Does this mean that a ban on firearms would be a good thing? No! A ban on firearms would be a setback for the workers and oppressed peoples of the U.S.
Right to self-defense
Racist murderers like George Zimmerman and his racist ilk in the Ku Klux Klan and other neofascist vigilante groups will always be able to obtain weapons. Their allies in the police departments, the FBI and other organs of the state will enable them to wage terror against oppressed people, whatever laws exist.
A ban on firearms would also not disarm the racist murderers in the police departments throughout the country. The Pentagon brass, the greatest collection of armed, warmongering profiteers, would remain armed to the teeth.
Marxist-Leninists unapologetically defend the right of workers and oppressed people to defend themselves with any means available. Historically, there have been many occasions in the people’s struggle for justice where guns have been utilized.

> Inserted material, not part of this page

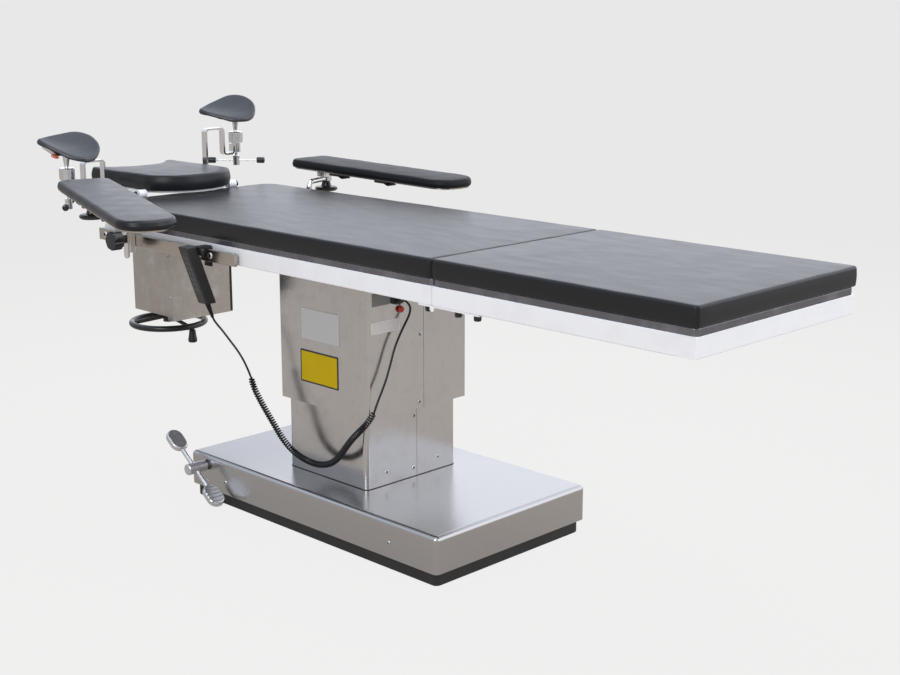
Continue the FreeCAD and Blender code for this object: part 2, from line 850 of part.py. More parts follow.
def handset_lead():
    return cord_tube("handset_lead", handset_lead_route, lead_diameter)


def curly_cord():
    return cord_tube("curly_cord", curl_route, curl_diameter)


def column_lead():
    return cord_tube("column_lead", column_lead_route, lead_diameter)


def cord_plug():
    """Angled plug: a round body that sits on the socket's face and points down its slope."""
    angle = math.radians(plug_lean)
    start = Vector(plug_x, plug_start_y, plug_start_z)
    axis = Vector(0, math.cos(angle), -math.sin(angle))
    body = cylinder(start, axis, plug_radius * 0.55, plug_length)
    collar = Part.makeCone(plug_radius * 0.8, plug_radius * 0.5, plug_length * 0.7, start, axis)
    face = shroud_foot_face_x + socket_face_depth
    foot = cylinder(Vector(face, socket_y, socket_z), ALONG, plug_radius, plug_x - face + 2)
    return body.fuse([collar, foot]).removeSplitter()


# Table frame

def beam(x0, x1, y0, y1, axis, start_cap=0.0, end_cap=0.0):
    """Rectangular steel tube along one axis; a cap closes an end."""
    outer = box(x0, x1, y0, y1, frame_bottom_z, beam_top_z)
    outer = outer.makeFillet(beam_corner_radius, edges_along(outer, axis))
    wall = beam_wall
    low = frame_bottom_z + wall
    high = beam_top_z - wall
    if axis is ALONG:
        inner = box(x0 + start_cap, x1 - end_cap, y0 + wall, y1 - wall, low, high)
    else:
        inner = box(x0 + wall, x1 - wall, y0 + start_cap, y1 - end_cap, low, high)
    return outer.cut(inner)


def side_beams():
    pair = []
    for side in (-1, 1):
        inner = min(side * frame_half_width, side * beam_inner_y)
        pair.append(beam(frame_head_x, back_end_x, inner, inner + beam_width, ALONG, start_cap=beam_wall))
    return group(pair)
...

When civil rights activists were being murdered in the South, the Monroe, N.C., chapter of the NAACP, under the leadership of Robert F. Williams and Mae Mallory, beat back KKK terror in the 1960s through armed self-defense of their community. The Black Panther Party shook up the racist establishment when its young members patrolled Oakland, Calif., monitoring the activities of the police while carrying shotguns and law books.
During the Depression, when Nazis from the Silver Legion of America mobilized to attack the Teamsters in Minneapolis, the union, led by communists, formed workers’ defense guards. This caused the fascists to back down.
For years coal miners had to arm themselves against the violence of company goons trying to break their union.
As long as class oppression and racist violence exist, workers and oppressed people will need to defend their just struggles, sometimes with weapons in hand. It is a right that must not be surrendered.
The writer is a youth organizer in Workers World Party and FIST (Fight Imperialism, Stand Together).